Need-To make sure you are dressed

Don’t-I don’t have to brush your hair everyday, you are fully capable of doing it, just keep track of all your brushes.

 

Need-To clothe you

Don’t-I don’t need to keep track of where you left your sneakers, jackets or the socks I just handed you.

 

Need-To make sure you do your homework.

Don’t- I don’t need for you to enjoy it.

 

Need-To provide you with the technology needed in order to complete your assignments.

Don’t-I don’t need to allow you full reign or use of said technology.

 

Need-To make sure you are clean

Don’t-I don’t need to let you take a 30-40 minute shower or get you fancy soap or body wash to use.

 

My kids don’t act like this all the time, if fact it can be a rare thing. But when they do, I make sure they know that the world doesn’t revolve around them and they need to be conscious of the way they act and speak.

35 thoughts on “My Kids Want to Be Entitled

  1. Stick to your rules because kids need to know they are not entitled to anything. Your responsibility is to love them and keep them safe. I think kids nowadays think that they deserve so much more than that. I want my son to know that working hard is the best way to get what he wants.

  2. Oh yes! Good standard rules to stick to because when you’re the Grandma the rules go out the window. It’s how we Grandmas roll. Anything goes! *wink

  3. Independence is the best! Love the fine line of teaching them independence vs making sure they don’t have an attitude of entitlement.

  4. True story! It’s so important to pass that lesson along. We all know some adult who was never taught that lesson as a child. I know I wouldn’t want my child to become THAT adult. 😉

  5. This is such a great post. I can completely relate to all of this. Kids seem to want everything! I think it’s extremely important to teach them all these lessons.

  6. I think we all get this way from time to time and it is good to have people put us in our place – especially when it is kids. It is funny when they do think we revolve around them and then they get that reminder! I am glad that I am not the only one with kids that think a 30 – 40 minute shower is normal.

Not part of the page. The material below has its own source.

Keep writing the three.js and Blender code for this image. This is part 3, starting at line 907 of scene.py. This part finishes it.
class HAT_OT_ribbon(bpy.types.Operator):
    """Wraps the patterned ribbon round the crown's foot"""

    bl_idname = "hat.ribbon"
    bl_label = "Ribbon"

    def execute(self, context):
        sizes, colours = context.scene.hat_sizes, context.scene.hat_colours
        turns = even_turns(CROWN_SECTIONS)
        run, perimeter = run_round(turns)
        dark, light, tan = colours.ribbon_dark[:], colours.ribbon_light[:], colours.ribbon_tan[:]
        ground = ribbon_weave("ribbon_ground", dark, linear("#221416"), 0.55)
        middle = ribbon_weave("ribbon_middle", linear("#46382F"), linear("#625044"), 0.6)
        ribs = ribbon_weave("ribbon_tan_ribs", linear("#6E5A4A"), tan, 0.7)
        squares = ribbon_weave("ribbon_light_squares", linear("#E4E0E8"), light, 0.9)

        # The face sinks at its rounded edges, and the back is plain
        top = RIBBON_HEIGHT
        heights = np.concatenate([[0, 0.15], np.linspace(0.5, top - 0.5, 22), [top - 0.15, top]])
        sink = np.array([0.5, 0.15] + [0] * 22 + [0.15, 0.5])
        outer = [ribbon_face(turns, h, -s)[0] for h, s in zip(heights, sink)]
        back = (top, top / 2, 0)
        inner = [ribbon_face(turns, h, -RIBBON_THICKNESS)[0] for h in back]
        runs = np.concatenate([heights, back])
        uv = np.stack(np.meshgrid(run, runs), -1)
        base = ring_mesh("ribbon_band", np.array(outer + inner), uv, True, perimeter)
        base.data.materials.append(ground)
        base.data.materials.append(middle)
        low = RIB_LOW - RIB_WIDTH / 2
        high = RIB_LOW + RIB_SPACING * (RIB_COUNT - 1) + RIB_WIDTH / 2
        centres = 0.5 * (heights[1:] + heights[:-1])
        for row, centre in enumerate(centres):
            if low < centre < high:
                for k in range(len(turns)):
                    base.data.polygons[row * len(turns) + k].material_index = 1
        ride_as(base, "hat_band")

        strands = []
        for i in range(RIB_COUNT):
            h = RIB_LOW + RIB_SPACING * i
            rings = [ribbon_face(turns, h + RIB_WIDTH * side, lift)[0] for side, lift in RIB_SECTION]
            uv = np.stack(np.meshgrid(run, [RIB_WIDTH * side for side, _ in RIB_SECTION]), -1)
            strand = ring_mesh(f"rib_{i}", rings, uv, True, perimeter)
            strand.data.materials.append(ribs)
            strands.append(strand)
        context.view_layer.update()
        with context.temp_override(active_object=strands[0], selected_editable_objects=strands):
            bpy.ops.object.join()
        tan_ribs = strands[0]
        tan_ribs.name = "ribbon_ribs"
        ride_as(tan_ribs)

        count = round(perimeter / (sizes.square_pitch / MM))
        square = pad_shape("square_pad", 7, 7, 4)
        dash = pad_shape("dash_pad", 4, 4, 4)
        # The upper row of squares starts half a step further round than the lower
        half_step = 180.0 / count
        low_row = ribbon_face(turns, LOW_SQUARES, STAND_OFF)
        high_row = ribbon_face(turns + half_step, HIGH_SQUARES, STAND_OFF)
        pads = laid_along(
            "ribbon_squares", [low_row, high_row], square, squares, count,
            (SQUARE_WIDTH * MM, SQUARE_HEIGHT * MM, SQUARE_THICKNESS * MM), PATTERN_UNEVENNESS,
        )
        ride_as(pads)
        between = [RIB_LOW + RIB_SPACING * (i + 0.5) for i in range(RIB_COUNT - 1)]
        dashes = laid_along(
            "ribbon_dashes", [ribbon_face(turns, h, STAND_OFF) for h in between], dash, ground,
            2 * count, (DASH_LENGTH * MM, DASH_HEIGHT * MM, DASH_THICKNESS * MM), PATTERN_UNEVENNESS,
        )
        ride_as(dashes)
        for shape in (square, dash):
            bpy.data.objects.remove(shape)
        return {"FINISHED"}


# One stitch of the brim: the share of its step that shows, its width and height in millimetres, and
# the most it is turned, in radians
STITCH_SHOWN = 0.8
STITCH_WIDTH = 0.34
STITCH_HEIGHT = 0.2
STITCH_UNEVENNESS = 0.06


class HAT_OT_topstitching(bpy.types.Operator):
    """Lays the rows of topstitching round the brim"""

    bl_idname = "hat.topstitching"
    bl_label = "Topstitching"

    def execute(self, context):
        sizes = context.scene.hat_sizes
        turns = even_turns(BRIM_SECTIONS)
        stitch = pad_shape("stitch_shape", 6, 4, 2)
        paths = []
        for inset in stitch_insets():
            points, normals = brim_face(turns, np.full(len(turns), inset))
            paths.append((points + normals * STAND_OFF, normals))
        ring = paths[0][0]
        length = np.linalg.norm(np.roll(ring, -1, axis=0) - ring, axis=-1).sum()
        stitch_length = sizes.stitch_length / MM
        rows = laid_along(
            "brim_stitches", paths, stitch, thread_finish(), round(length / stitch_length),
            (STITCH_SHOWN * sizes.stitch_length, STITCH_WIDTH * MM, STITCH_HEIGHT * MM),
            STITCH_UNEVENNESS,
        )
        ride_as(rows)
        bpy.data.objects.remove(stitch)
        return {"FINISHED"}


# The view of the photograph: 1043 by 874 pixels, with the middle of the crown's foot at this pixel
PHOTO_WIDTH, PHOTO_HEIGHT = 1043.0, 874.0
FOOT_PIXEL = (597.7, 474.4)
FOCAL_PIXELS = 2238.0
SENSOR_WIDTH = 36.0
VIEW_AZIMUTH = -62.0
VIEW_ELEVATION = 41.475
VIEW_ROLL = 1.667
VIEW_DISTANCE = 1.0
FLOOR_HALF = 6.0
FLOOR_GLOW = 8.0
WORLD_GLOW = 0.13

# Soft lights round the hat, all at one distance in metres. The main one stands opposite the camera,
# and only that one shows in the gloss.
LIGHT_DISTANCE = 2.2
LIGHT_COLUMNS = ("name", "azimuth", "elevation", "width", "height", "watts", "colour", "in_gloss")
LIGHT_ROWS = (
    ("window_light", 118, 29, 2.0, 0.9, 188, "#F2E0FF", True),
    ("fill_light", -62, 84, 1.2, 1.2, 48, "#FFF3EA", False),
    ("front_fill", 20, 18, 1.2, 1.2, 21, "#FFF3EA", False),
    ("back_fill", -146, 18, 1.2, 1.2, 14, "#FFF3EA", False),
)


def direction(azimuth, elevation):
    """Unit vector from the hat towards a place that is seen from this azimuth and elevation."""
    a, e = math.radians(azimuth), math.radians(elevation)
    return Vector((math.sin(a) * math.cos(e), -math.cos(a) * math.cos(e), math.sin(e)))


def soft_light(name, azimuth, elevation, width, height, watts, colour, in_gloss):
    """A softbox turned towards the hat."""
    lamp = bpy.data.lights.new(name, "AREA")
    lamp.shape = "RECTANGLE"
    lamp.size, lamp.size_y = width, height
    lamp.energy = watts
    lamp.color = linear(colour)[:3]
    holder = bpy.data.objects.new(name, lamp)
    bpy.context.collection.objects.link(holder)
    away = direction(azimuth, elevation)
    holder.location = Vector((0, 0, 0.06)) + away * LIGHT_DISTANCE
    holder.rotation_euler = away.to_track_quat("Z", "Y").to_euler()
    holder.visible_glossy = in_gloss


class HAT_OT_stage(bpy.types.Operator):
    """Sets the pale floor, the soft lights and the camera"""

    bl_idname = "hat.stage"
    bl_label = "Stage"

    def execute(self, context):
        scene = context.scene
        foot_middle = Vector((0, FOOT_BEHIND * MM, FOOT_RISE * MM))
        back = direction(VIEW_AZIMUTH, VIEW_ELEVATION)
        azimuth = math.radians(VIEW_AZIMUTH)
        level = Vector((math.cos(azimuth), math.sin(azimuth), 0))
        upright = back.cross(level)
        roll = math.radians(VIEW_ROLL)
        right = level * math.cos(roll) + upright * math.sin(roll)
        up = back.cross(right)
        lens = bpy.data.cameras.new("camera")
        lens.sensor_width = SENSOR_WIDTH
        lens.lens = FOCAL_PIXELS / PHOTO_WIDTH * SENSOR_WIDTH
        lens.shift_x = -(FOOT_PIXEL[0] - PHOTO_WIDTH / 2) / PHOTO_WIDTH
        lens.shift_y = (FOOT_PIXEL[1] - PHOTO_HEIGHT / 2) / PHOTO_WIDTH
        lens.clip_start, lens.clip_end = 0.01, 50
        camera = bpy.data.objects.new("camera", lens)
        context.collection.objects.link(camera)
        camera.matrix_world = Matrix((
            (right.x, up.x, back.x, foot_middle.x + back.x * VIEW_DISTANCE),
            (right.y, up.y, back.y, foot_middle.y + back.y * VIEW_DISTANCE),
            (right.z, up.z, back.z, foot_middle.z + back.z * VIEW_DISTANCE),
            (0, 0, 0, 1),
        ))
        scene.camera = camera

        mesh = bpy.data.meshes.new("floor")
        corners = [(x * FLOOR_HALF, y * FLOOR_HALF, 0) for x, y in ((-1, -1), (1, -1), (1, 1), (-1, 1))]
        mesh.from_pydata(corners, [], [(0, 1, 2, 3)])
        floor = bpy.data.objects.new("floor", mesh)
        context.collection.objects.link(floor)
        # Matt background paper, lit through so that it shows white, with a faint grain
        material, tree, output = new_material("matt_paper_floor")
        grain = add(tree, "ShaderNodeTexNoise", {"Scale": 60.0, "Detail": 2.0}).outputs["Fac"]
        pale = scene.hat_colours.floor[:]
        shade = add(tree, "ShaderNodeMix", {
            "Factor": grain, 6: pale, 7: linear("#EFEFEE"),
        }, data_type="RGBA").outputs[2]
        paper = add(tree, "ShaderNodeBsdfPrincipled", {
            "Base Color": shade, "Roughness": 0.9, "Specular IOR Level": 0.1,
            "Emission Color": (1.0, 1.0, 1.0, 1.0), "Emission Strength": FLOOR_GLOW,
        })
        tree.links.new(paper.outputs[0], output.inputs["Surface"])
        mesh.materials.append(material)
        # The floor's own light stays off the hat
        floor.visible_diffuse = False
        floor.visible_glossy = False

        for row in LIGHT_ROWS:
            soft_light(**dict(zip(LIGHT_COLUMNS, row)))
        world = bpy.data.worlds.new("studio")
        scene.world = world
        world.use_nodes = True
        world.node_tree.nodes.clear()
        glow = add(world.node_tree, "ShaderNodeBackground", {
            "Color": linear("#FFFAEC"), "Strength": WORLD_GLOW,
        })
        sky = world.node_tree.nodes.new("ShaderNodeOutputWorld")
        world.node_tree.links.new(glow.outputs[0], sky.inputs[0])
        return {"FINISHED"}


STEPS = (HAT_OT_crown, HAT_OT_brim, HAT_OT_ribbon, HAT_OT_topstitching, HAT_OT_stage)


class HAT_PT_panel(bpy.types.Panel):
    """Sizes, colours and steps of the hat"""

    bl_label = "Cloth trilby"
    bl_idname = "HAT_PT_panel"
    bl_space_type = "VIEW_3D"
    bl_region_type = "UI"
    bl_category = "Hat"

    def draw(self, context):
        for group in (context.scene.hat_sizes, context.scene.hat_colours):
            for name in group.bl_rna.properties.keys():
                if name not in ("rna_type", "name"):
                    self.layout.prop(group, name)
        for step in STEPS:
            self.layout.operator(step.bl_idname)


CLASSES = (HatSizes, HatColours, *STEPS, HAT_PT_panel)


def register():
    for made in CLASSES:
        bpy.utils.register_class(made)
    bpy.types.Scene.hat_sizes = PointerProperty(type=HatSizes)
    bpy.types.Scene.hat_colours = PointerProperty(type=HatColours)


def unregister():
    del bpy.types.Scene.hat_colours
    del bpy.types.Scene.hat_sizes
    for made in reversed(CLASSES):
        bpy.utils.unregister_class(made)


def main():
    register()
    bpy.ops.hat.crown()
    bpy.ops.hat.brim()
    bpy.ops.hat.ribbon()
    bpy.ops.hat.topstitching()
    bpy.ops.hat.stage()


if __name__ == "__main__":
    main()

  7. This is brilliant! I must say, I agree with every single one of your points. There’s a huge different between a need and a want and you’ve put a spotlight on a lot of things that kids need to learn – such as special requests for dinner? No, it doesn’t need to be catered to. Looks like your children are being raised really well, they will have great values!

    Lisa Favre
    http://marblecrumbs.com

  8. It is important for kids to know what is expected of them. They need to learn what behaviors are acceptable.

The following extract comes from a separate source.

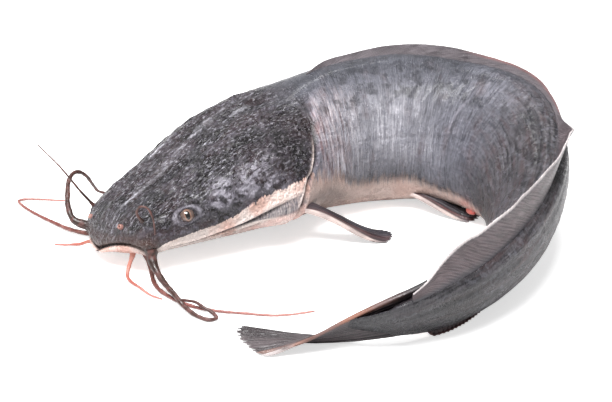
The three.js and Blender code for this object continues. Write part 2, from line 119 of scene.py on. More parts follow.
def lumps(points: np.ndarray, size: float | np.ndarray, seed: int) -> np.ndarray:
    """Smooth repeatable unevenness.

    Args:
        points: Places, with x, y and z in the last axis.
        size: Width of a lump, one for all directions or one for each.
        seed: Picks one pattern.

    Returns:
        A value from -1 to 1 for each place.
    """
    scaled = points / size
    cell = np.floor(scaled).astype(np.int64)
    t = scaled - cell
    t = t * t * (3.0 - 2.0 * t)
    total = np.zeros(points.shape[:-1])
    for corner in range(8):
        step = np.array([corner & 1, corner >> 1 & 1, corner >> 2 & 1])
        at = cell + step
        mixed = (at[..., 0] * 73856093) ^ (at[..., 1] * 19349663) ^ (at[..., 2] * 83492791) ^ (seed * 40503)
        mixed = ((mixed & 0xFFFFFFFF) ^ ((mixed & 0xFFFFFFFF) >> 13)) * 1274126177 & 0xFFFFFFFF
        value = ((mixed ^ (mixed >> 16)) & 0xFFFF) / 32767.5 - 1.0
        total += value * np.prod(np.where(step == 1, t, 1.0 - t), axis=-1)
    return total


def turns(sides: int) -> np.ndarray:
    """Evenly spaced angles round a circle."""
    return 2 * math.pi * np.arange(sides) / sides


@dataclass(frozen=True)
class Profile:
    """Smooth curve through rows of (share, value) that never overshoots them."""

    rows: tuple[tuple[float, float], ...]

    def at(self, share: np.ndarray | float) -> np.ndarray:
        """Value of the curve.

        Args:
            share: Where, held inside the first and last row.

        Returns:
            The value at each share.
        """
        x, y = np.array(self.rows, float).T
        span, rise = np.diff(x), np.diff(y) / np.diff(x)
        slope = np.zeros(len(x))
        slope[0], slope[-1] = rise[0], rise[-1]
        for i in range(1, len(x) - 1):
            if rise[i - 1] * rise[i] > 0:
                before, after = 2 * span[i] + span[i - 1], span[i] + 2 * span[i - 1]
                slope[i] = (before + after) / (before / rise[i - 1] + after / rise[i])
        where = np.clip(np.asarray(share, float), x[0], x[-1])
        row = np.clip(np.searchsorted(x, where, side="left") - 1, 0, len(x) - 2)
        t = (where - x[row]) / span[row]
        stay = 2 * t**3 - 3 * t**2 + 1
        leave = (t**3 - 2 * t**2 + t) * span[row]
        arrive = (t**3 - t**2) * span[row]
        return stay * y[row] + leave * slope[row] + (1 - stay) * y[row + 1] + arrive * slope[row + 1]


# ---- The fish's form -------------------------------------------------------------------------------------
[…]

  9. There are so many kids out there today that feel like they deserve to have everything they want. My kids have to work for something they want. Once a month they pick an item they want and do chores to work towards it.

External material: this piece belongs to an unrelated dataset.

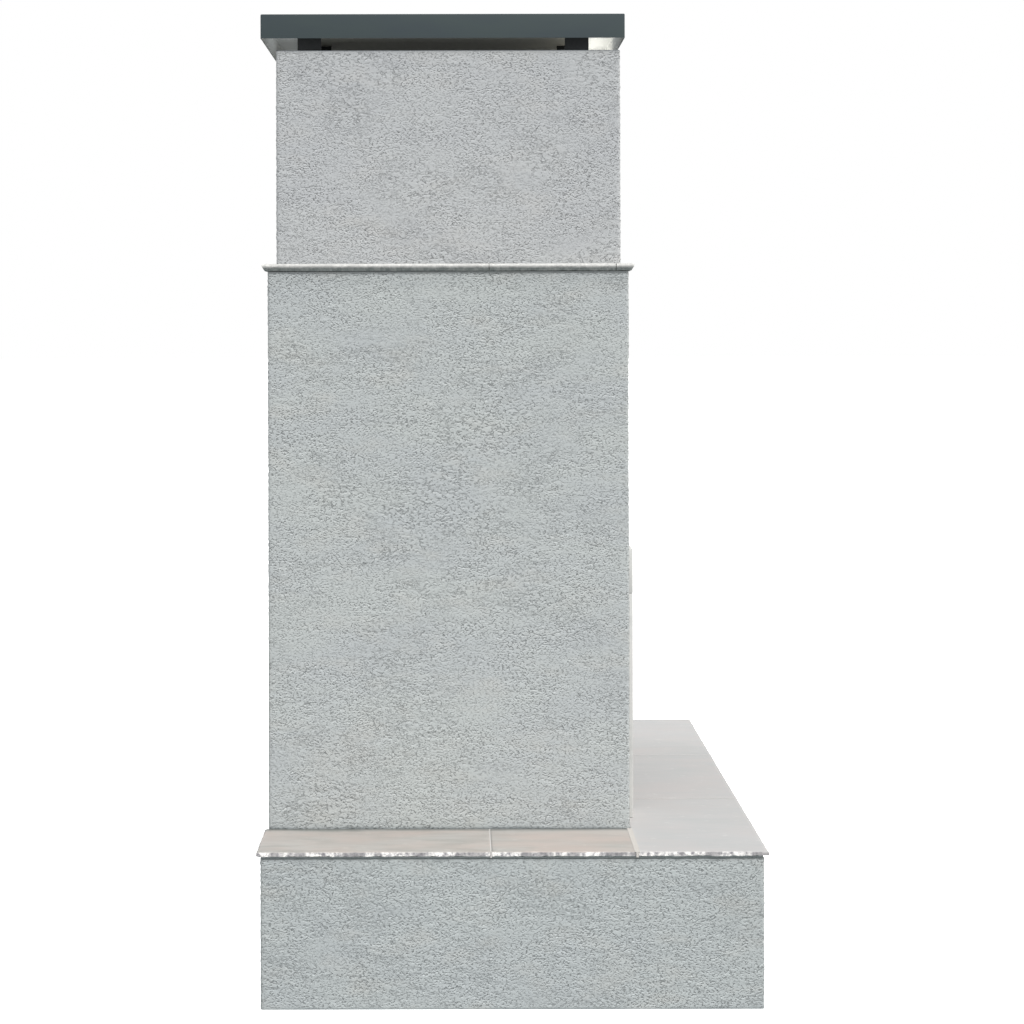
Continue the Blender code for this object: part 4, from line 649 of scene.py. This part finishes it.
# %% Mantel tiles
for label, sides in (("left", ("left", "front")), ("middle", ("front",)),
                     ("right", ("right", "front")), ("rear", ("rear",))):
    tile("mantel_edge_" + label, "mantel_strip_" + label, sides, MANTEL_STONE, "mantel_tile",
         MANTEL_SCOOP, MANTEL_TURN)
for side in ("left", "right"):
    for end, sides in (("front", (side,)), ("rear", (side, "rear"))):
        tile("mantel_stone_%s_%s" % (side, end), "mantel_tile_%s_%s" % (side, end), sides,
             MANTEL_STONE, "mantel_tile", MANTEL_SCOOP, MANTEL_TURN)

# %% [markdown]
# The joints between the tiles are filled with sanded grout of the stone's own tone, tooled with a
# round stick while wet, so each is a shallow trough just below the faces. A block is set in each
# joint, its top is narrowed by an inset and pressed down. Between hearth and ledge a bead of
# sealant, paler than the stone, stands a hair proud of it instead, and laps over both tiles.

# %% Grout in the joints
GROUT_BACK = 0.0015    # how far a line of grout stops short of its joint's ends
GROUT_SINK = 0.0003    # how far it lies below the faces, and its trough below that
BEAD_WIDTH = 0.011
BEAD_PROUD = 0.0005
BEAD_BED = 0.001       # how far the bead stays off the mortar bed
BEAD_SIDE = 0.0008     # how far it reaches into both tiles' rims, so no light shows beside it
BEAD_EASE = 0.7        # share of its height that its edges are rounded by


def joint_between(one, other, axis):
    """The corners of the joint between two neighbouring CAD tiles along an axis."""
    (low_a, high_a), (low_b, high_b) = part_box(one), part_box(other)
    low = Vector(max(a, b) for a, b in zip(low_a, low_b))
    high = Vector(min(a, b) for a, b in zip(high_a, high_b))
    low[axis], high[axis] = sorted((high_a[axis], low_b[axis]) if high_a[axis] < high_b[axis]
                                   else (high_b[axis], low_a[axis]))
    return low, high


def grout_line(name, one, other, axis):
    """A tooled line of grout between two tiles."""
    low, high = joint_between(one, other, axis)
    low[1 - axis], high[1 - axis] = low[1 - axis] + GROUT_BACK, high[1 - axis] - GROUT_BACK
    high.z -= GROUT_SINK
    piece = block(name, low, high)
    bpy.ops.object.mode_set(mode="EDIT")
    pick(piece, "FACE", lambda face: face.normal.z > 0.9)
    bpy.ops.mesh.inset(thickness=0.3 * (high[axis] - low[axis]))
    bpy.ops.transform.translate(value=(0, 0, -GROUT_SINK))
    bpy.ops.object.mode_set(mode="OBJECT")
    dress(piece, GROUT, "fireplace", "grout")


def sealing_bead(name, one, other):
    """A bead along X that fills a joint and laps over both tiles."""
    low, high = joint_between(one, other, 1)
    low.y, high.y = low.y - BEAD_SIDE, high.y + BEAD_SIDE
    piece = block(name, (low.x, low.y, low.z + BEAD_BED), high)
    middle = (low.y + high.y) / 2
    bpy.ops.object.mode_set(mode="EDIT")
    pick(piece, "FACE", lambda face: face.normal.z > 0.9)
    bpy.ops.mesh.extrude_region_move(TRANSFORM_OT_translate={"value": (0, 0, BEAD_PROUD)})
    pick(piece, "FACE", lambda face: abs(face.normal.y) > 0.9
         and face.calc_center_median().z > high.z)
    lap = 0.5 * (BEAD_WIDTH - high.y + low.y)
    bpy.ops.mesh.extrude_faces_move(TRANSFORM_OT_shrink_fatten={"value": lap})
    pick(piece, "EDGE", lambda edge: runs_along(edge, 0)
         and edge.verts[0].co.z > high.z + 0.5 * BEAD_PROUD
         and abs(edge.verts[0].co.y - middle) > 0.49 * BEAD_WIDTH)
    bpy.ops.mesh.bevel(offset=BEAD_EASE * BEAD_PROUD, segments=2, affect="EDGES")
    bpy.ops.object.mode_set(mode="OBJECT")
    dress(piece, BEAD, "fireplace", "grout")


for side in ("left", "right"):
    grout_line("hearth_grout_" + side, "hearth_tile_" + side, "hearth_tile_middle", 0)
    sealing_bead("ledge_bead_" + side, "hearth_tile_" + side, "ledge_tile_%s_front" % side)
    grout_line("ledge_grout_%s_rear" % side, "ledge_tile_%s_front" % side,
               "ledge_tile_%s_rear" % side, 1)

# %% [markdown]
# ## The cap
# The cap is one sheet of steel, folded down on four sides and painted slate grey in a dull
# powder coat. Its inside never saw the spray gun fully: it is pale primer, painted darker over the
# flue's middle as painted shade, where little light gets in under the cap. A bend has a radius, so
# the box gets small rounded edges before it is hollowed out.

# %% Cap finishes
def painted_sheet(name, base, edge, roughness):
    """Powder coat: a faint orange peel and a slow drift of tone."""
    material, tree, shader, place = start_finish(name, base, roughness)
    drift = add(tree, "TexNoise", grain=(place, (0.10, 0.16, 0.05)))
    tint = layered(tree, base, (drift, [(0.35, 0.0), (0.70, 0.7)], edge))
    peel = add(tree, "TexNoise", {"Detail": 1.0}, grain=(place, [0.0025] * 3))
    end_finish(shader, tint, peel, 0.08, 0.0002)
    return material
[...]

  10. It is important to set boundaries for kids. Learning what is a need and what are wants is a great place to start.

  11. It is important to teach our children what they are entitled to versus what they must work to earn. It will help them be better adults.

  12. Ugh My kids get the same way. My youngest the other day, I asked him to put his laundry away and he said, “Why don’t you just do it”? I almost smacked him lol.

  13. It can be easy to give into requests and then they turn into demands. It’s great that your kids rarely act entitled!

  14. I don’t have any kids but can see how kids would need continual guidance and reminders that they don’t own the world. Glad you have found ways around this when your kids are having that rare instance.

  15. SO true. I think today’s young generation is feeling more entitled than any other before it. For sure, us parents are responsible for fueling that sense of entitlement and it’s time for us to do what our moms and dads did for us: not give us everything we want. In the end, our children will have a much better chance of success in life if we give them that tough love and they are growing up.

  16. It is definitely important for kids to know what is expected of them. This is definitely a great lesson all kids must be taught.

  17. It is important for children to learn responsibility and expectations. It sounds like your rules make that clear. I am sure one day they will thank you.

  18. Great post! I like the way have you split the rules to need and don’t. This helps in not micromanaging the children, and teaching them their responsibilities at the same time.

  19. Great foundation. I am exactly this way with my children. They will appreciate it when they are adults and able to function in the world.

  20. This is so true. I wish more parents would feel like this and would stop letting their children get away with everything.

  21. This is such a great post for all parents to read. lol I would have to say that at times I think all kids feel they are entitled. Thanks for the dos and don’ts.

  22. I love this I follow a fair but firm attitude towards my children of course I love them I want them to have everything but they need to know there’s limits. All kids will try to push your limits and push a button LOL

  23. I think one of the most important things you can teach a child is independence to take care of things for themselves. I think it not only makes our lives easier, it also makes them feel a sense of accomplishment.

  24. I love that we taught our kids early on how to be independent and do things for themselves. We also taught them to ask for help if needed and it really has helped them grow into amazing adults.